[ISel] Fix DAG divergence after new FMA combine

D132837 introduced a new DAG combine that used MorphNodeTo to morph an FMUL into an FMA. It turns out that MorphNodeTo does not properly update the divergence bit for users of the morphed node, causing an assertion failure on the new test case: llc: SelectionDAG.cpp:10486: void llvm::SelectionDAG::VerifyDAGDivergence(): Assertion `calculateDivergence(N) == N->isDivergent() && "Divergence bit inconsistency detected"' failed. Fixing MorphNodeTo to propagate the divergence bit is tricky because of the way it is used to select machine instructions, so use getNode and ReplaceAllUsesOfValueWith instead.
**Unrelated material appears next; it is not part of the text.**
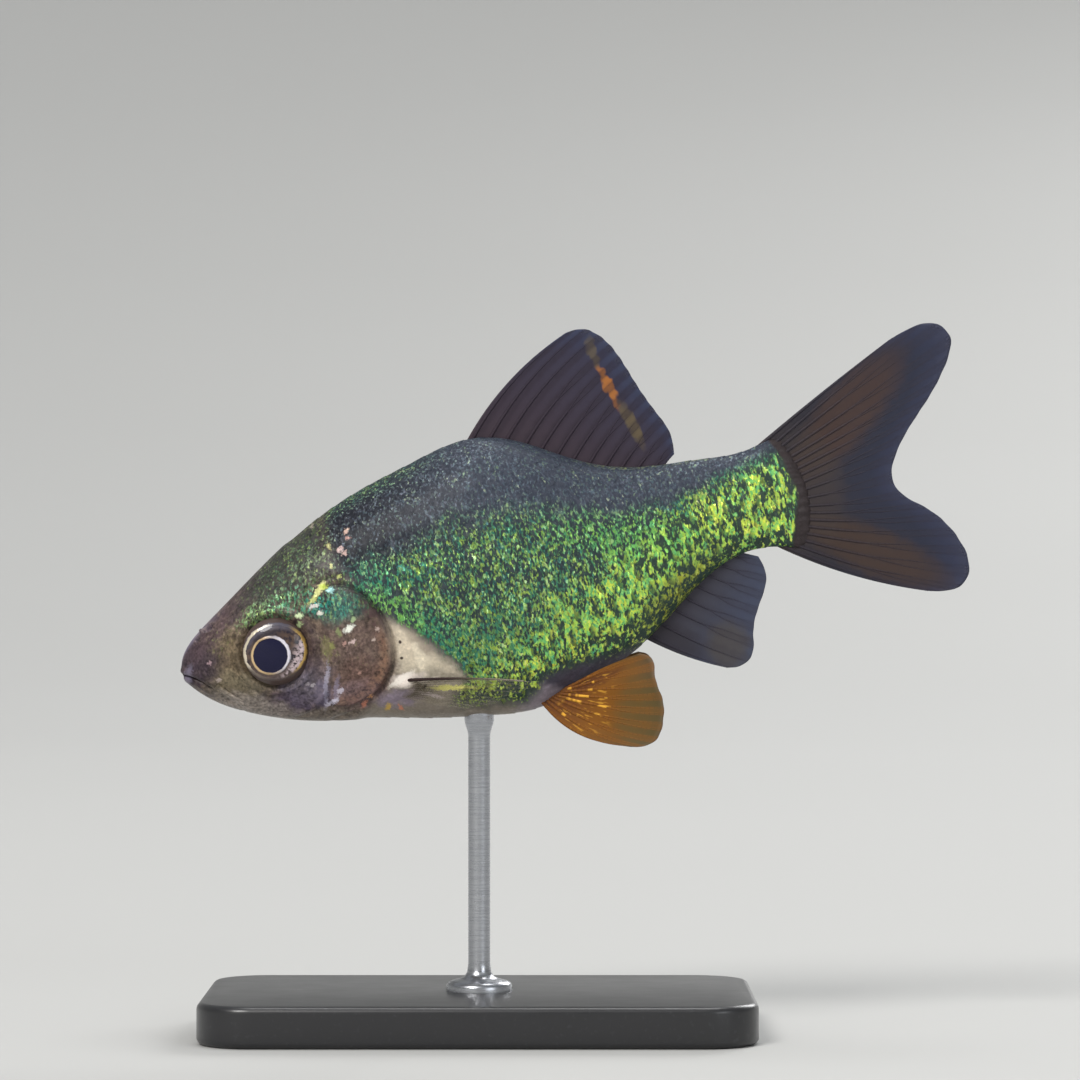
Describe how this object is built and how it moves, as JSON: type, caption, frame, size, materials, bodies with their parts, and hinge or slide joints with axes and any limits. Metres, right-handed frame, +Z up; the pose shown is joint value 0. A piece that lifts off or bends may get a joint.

Differential Revision: https://reviews.llvm.org/D134810
2022-09-28 15:20:08 +01:00 · 2022-09-28 15:20:08 +01:00 · 2c12a04bba
parent 2ad41f97f8
commit 2c12a04bba
2 changed files with 18 additions and 4 deletions
--- a/llvm/lib/CodeGen/SelectionDAG/DAGCombiner.cpp
+++ b/llvm/lib/CodeGen/SelectionDAG/DAGCombiner.cpp
@ -14305,10 +14305,8 @@ SDValue DAGCombiner::visitFADDForFMACombine(SDNode *N) {
      if (FMul.getOpcode() == ISD::FMUL && FMul.hasOneUse()) {
        SDValue C = FMul.getOperand(0);
        SDValue D = FMul.getOperand(1);
-
-        DAG.MorphNodeTo(FMul.getNode(), PreferredFusedOpcode, FMul->getVTList(),
-                        {C, D, E});
-
+        SDValue CDE = DAG.getNode(PreferredFusedOpcode, SL, VT, C, D, E);
+        DAG.ReplaceAllUsesOfValueWith(FMul, CDE);
        return FMA;
      }

--- a/llvm/test/CodeGen/AMDGPU/dagcombine-fma-fmad.ll
+++ b/llvm/test/CodeGen/AMDGPU/dagcombine-fma-fmad.ll
@ -221,6 +221,22 @@ define float @fmac_sequence_innermost_fmul_swapped_operands(float %a, float %b,
  ret float %t5
 }

+define amdgpu_ps float @fmac_sequence_innermost_fmul_sgpr(float inreg %a, float inreg %b, float inreg %c, float inreg %d, float inreg %e, float inreg %f, float %g) #0 {
+; GCN-LABEL: fmac_sequence_innermost_fmul_sgpr:
+; GCN:       ; %bb.0:
+; GCN-NEXT:    v_mac_f32_e64 v0, s2, s3
+; GCN-NEXT:    v_fmac_f32_e64 v0, s0, s1
+; GCN-NEXT:    v_fmac_f32_e64 v0, s4, s5
+; GCN-NEXT:    ; return to shader part epilog
+  %t0 = fmul fast float %a, %b
+  %t1 = fmul fast float %c, %d
+  %t2 = fadd fast float %t0, %t1
+  %t3 = fmul fast float %e, %f
+  %t4 = fadd fast float %t2, %t3
+  %t5 = fadd fast float %t4, %g
+  ret float %t5
+}
+
 ; Function Attrs: nofree nosync nounwind readnone speculatable willreturn
 declare float @llvm.maxnum.f32(float, float) #1